Patel testified to the Supreme Court-appointed Special Investigation Team (SIT) that the BJP MLA's Maya Kodnani and Amit Shah visited the hospital the next morning, and the Hindu mobs gathered at the hospital "thrashed them" for the inability of the Government to protect the karsevaks. Subsequently, Kodnani and Patel were accused of being involved in the Naroda Gam and Naroda Patia massacres where 95 Muslims were murdered in a gruesome attack by Hindu mobs. The senior Police Officer PB Gondia, who registered First Information Reports (FIR) naming Kodnani and Patel was transferred out of his post, and the FIR mysteriously vanished. Investigating officers subsequently produced alibis for the two accused, claiming that they were at the Sola Civil Hospital at the time of the massacres.

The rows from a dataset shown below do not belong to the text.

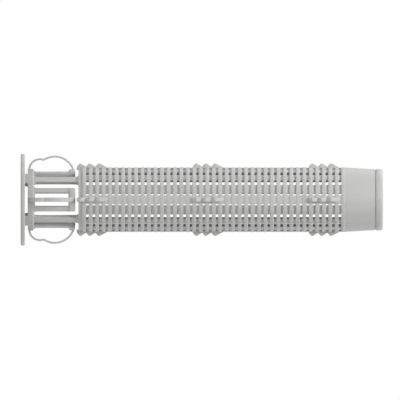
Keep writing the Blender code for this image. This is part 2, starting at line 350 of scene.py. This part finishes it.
def turned(profile, segments=TURN_SEGMENTS):
    """A profile carried round the axis in even steps."""
    return profile_at(np.linspace(0, math.tau, segments, endpoint=False), profile)


def closed_tube(sections, draw_in=TUBE_END):
    """Sections along a path, closed at each end by a smaller copy and the section's centre."""
    ends = []
    for section in (sections[0], sections[-1]):
        centre = np.broadcast_to(section.mean(axis=0), section.shape)
        ends.append([centre, centre + (section - centre) * draw_in])
    return np.concatenate([ends[0], sections[1:-1], ends[1][::-1]])


def grid_faces(rows, columns, wrap_rows, wrap_columns):
    """The corners of a grid's quads. A wrapped side joins its last line to its first."""
    i, j = np.meshgrid(
        np.arange(rows if wrap_rows else rows - 1),
        np.arange(columns if wrap_columns else columns - 1),
        indexing="ij",
    )
    i2, j2 = (i + 1) % rows, (j + 1) % columns
    corners = [i * columns + j, i2 * columns + j, i2 * columns + j2, i * columns + j2]
    return np.stack(corners, axis=-1).reshape(-1, 4)


def make_piece(name, grids, material):
    """One piece from (points, wrap_rows, wrap_columns) grids. Shared edges are merged."""
    points, faces, used = [], [], 0
    for grid, wrap_rows, wrap_columns in grids:
        rows, columns = grid.shape[-3:-1]
        quads = grid_faces(rows, columns, wrap_rows, wrap_columns)
        shells = grid.reshape(-1, rows * columns, 3)
        starts = used + np.arange(len(shells)) * rows * columns
        faces.append((quads[None] + starts[:, None, None]).reshape(-1, 4))
        points.append(shells.reshape(-1, 3))
        used += len(points[-1])
    mesh = bpy.data.meshes.new(name)
    mesh.from_pydata(np.concatenate(points).tolist(), [], np.concatenate(faces).tolist())
    work = bmesh.new()
    work.from_mesh(mesh)
    bmesh.ops.remove_doubles(work, verts=work.verts, dist=MERGE_DISTANCE)
    bmesh.ops.recalc_face_normals(work, faces=work.faces)
    work.to_mesh(mesh)
    work.free()
    mesh.shade_smooth()
    mesh.set_sharp_from_angle(angle=CREASE)
    mesh.materials.append(material)
    piece = bpy.data.objects.new(name, mesh)
    bpy.context.scene.collection.objects.link(piece)
    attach(piece, "root")
    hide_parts("mesh_sleeve")


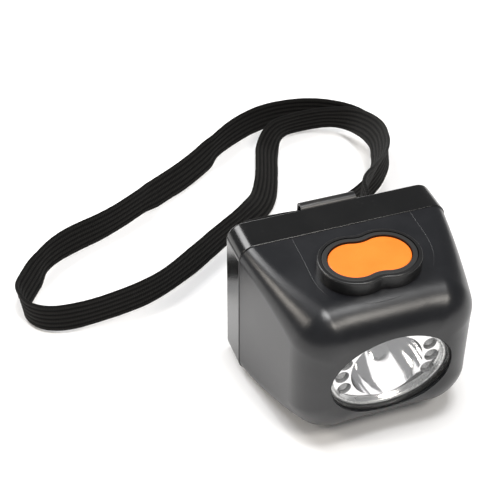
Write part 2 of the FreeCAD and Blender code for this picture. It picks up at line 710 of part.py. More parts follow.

Mobile phone records placing Kodnani and Patel at the scene of the riots were buried by the police. They were brought to light by the Nanavati Commission in 2004, and later investigated by the Special Investigation Team (SIT) of the Supreme Court of India in 2008. Kodnani and Patel ignored notices for deposition by the SIT, which declared them absconders in February 2009. They obtained an anticipatory bail from a sessions court, which was revoked by the Gujarat High Court on 27 March 2009, leading to their subsequent arrest, seven years after the carnage. Kodnani was implicated in both Naroda Patia and Naroda Gaam cases, whereas Patel was implicated in the Naroda Gaam case. Patel was however in constant mobile phone contact with the Bajrang Dal leader Babu Bajrangi, who was a leading participant in the Naroda Patia massacre, and Patel was kept informed of the death toll at regular intervals.